### Available records
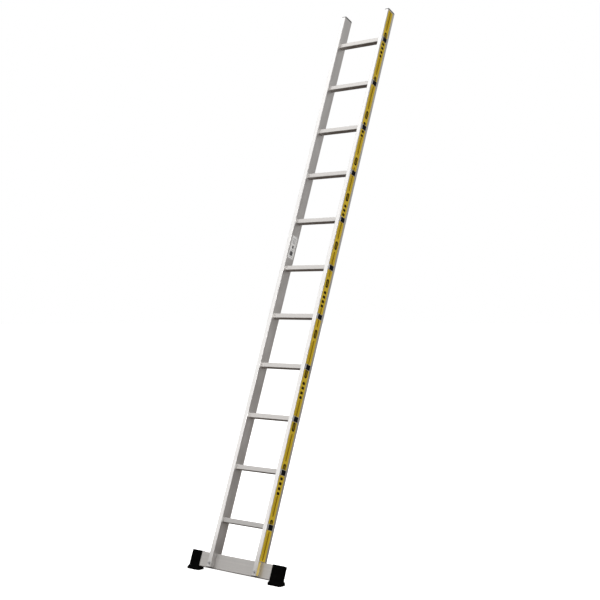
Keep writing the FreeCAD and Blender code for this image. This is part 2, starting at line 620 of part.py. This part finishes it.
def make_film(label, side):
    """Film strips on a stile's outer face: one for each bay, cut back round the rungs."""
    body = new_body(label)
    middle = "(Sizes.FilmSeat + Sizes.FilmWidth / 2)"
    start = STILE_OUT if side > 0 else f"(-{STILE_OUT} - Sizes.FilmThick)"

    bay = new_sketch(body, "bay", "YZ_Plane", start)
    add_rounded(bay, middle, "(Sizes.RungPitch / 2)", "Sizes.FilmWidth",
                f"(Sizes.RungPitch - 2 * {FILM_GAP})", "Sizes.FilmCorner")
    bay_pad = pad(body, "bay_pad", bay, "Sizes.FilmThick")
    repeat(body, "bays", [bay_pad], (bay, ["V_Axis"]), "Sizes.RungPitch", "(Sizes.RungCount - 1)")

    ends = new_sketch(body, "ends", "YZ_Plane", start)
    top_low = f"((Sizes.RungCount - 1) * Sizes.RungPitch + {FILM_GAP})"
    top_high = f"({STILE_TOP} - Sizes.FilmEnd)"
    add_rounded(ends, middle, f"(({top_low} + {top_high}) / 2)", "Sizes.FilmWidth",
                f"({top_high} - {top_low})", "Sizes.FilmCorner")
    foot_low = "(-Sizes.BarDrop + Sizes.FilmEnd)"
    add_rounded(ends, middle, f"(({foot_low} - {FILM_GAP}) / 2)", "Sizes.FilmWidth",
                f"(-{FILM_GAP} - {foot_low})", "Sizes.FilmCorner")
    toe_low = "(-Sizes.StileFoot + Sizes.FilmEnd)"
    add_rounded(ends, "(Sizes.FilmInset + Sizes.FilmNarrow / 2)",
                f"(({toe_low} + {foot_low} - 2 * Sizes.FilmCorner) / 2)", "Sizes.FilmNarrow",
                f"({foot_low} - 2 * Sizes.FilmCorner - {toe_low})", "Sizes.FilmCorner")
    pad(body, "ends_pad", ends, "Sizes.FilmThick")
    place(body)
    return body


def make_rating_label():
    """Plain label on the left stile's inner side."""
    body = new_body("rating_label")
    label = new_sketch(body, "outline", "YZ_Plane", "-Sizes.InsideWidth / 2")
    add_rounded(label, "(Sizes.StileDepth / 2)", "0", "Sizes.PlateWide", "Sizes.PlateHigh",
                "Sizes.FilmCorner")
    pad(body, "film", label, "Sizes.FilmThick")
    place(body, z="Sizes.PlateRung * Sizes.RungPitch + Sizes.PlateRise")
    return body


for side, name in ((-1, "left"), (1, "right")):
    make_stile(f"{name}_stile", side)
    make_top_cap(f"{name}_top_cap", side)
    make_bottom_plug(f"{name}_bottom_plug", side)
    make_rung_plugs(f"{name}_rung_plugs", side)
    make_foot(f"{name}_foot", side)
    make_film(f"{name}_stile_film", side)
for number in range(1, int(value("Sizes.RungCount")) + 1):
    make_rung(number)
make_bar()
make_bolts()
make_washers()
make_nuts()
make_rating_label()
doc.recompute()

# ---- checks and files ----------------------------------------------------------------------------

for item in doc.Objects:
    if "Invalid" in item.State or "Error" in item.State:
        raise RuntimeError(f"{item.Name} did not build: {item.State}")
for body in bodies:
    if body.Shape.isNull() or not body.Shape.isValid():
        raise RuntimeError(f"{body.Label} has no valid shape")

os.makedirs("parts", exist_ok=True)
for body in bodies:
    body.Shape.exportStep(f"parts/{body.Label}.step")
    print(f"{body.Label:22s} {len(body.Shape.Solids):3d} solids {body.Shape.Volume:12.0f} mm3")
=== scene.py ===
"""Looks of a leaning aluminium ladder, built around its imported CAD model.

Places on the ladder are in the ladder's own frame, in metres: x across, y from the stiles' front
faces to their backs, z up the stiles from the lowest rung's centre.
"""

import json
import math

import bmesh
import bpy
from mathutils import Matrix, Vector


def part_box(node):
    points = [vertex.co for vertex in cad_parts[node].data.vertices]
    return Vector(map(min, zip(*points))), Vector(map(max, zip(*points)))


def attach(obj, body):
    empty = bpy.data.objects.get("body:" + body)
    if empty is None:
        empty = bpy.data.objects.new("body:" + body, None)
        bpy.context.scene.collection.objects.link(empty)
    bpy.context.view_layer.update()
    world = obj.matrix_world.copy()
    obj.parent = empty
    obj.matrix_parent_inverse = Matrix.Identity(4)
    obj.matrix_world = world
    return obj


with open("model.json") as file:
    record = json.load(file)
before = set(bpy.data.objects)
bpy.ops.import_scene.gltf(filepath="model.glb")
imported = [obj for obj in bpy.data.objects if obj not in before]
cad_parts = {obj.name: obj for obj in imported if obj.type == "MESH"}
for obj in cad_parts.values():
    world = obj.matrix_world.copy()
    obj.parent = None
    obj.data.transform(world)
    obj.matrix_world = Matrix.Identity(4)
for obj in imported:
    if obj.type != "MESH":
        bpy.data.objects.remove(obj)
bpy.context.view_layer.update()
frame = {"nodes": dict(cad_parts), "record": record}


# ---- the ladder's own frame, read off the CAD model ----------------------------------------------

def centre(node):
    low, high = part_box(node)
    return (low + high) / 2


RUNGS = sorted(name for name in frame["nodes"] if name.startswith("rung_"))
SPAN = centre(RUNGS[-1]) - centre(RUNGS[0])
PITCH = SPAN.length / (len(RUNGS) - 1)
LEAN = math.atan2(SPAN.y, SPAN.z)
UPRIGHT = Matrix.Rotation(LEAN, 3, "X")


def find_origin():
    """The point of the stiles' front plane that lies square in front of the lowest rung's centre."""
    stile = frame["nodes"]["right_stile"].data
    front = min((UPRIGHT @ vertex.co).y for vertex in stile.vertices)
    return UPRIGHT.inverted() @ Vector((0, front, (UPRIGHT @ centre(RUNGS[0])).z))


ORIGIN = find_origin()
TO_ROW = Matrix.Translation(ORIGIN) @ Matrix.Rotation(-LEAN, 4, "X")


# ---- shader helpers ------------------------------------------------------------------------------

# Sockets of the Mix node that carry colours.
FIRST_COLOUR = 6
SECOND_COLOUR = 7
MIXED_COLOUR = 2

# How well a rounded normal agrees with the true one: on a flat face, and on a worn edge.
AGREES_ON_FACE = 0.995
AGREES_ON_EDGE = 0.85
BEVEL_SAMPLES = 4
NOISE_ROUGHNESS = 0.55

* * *

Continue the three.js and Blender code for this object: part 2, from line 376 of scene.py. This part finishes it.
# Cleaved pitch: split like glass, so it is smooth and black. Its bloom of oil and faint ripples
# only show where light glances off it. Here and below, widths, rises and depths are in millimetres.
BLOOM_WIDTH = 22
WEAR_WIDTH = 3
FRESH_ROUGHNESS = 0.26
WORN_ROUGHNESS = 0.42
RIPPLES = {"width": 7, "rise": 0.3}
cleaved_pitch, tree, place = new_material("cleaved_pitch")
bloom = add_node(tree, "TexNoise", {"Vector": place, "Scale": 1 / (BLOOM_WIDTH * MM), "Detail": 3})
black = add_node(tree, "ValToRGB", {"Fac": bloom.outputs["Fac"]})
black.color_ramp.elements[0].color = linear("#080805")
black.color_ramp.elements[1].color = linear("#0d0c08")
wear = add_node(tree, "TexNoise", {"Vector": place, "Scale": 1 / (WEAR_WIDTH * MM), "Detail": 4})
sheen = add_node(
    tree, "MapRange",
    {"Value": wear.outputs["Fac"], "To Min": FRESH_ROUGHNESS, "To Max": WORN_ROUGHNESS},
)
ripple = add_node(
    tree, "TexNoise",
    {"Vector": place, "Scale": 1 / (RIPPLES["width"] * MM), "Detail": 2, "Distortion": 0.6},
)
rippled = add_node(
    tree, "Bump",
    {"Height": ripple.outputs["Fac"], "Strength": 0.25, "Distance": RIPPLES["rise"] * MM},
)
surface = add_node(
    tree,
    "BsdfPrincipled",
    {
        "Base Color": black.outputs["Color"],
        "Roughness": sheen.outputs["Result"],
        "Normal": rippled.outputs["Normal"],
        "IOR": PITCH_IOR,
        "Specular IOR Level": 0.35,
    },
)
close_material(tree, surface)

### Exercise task
Track down all lines above with the string "frame" and copy them.

### Full output
Places on the ladder are in the ladder's own frame, in metres: x across, y from the stiles' front
frame = {"nodes": dict(cad_parts), "record": record}
# ---- the ladder's own frame, read off the CAD model ----------------------------------------------
RUNGS = sorted(name for name in frame["nodes"] if name.startswith("rung_"))
    stile = frame["nodes"]["right_stile"].data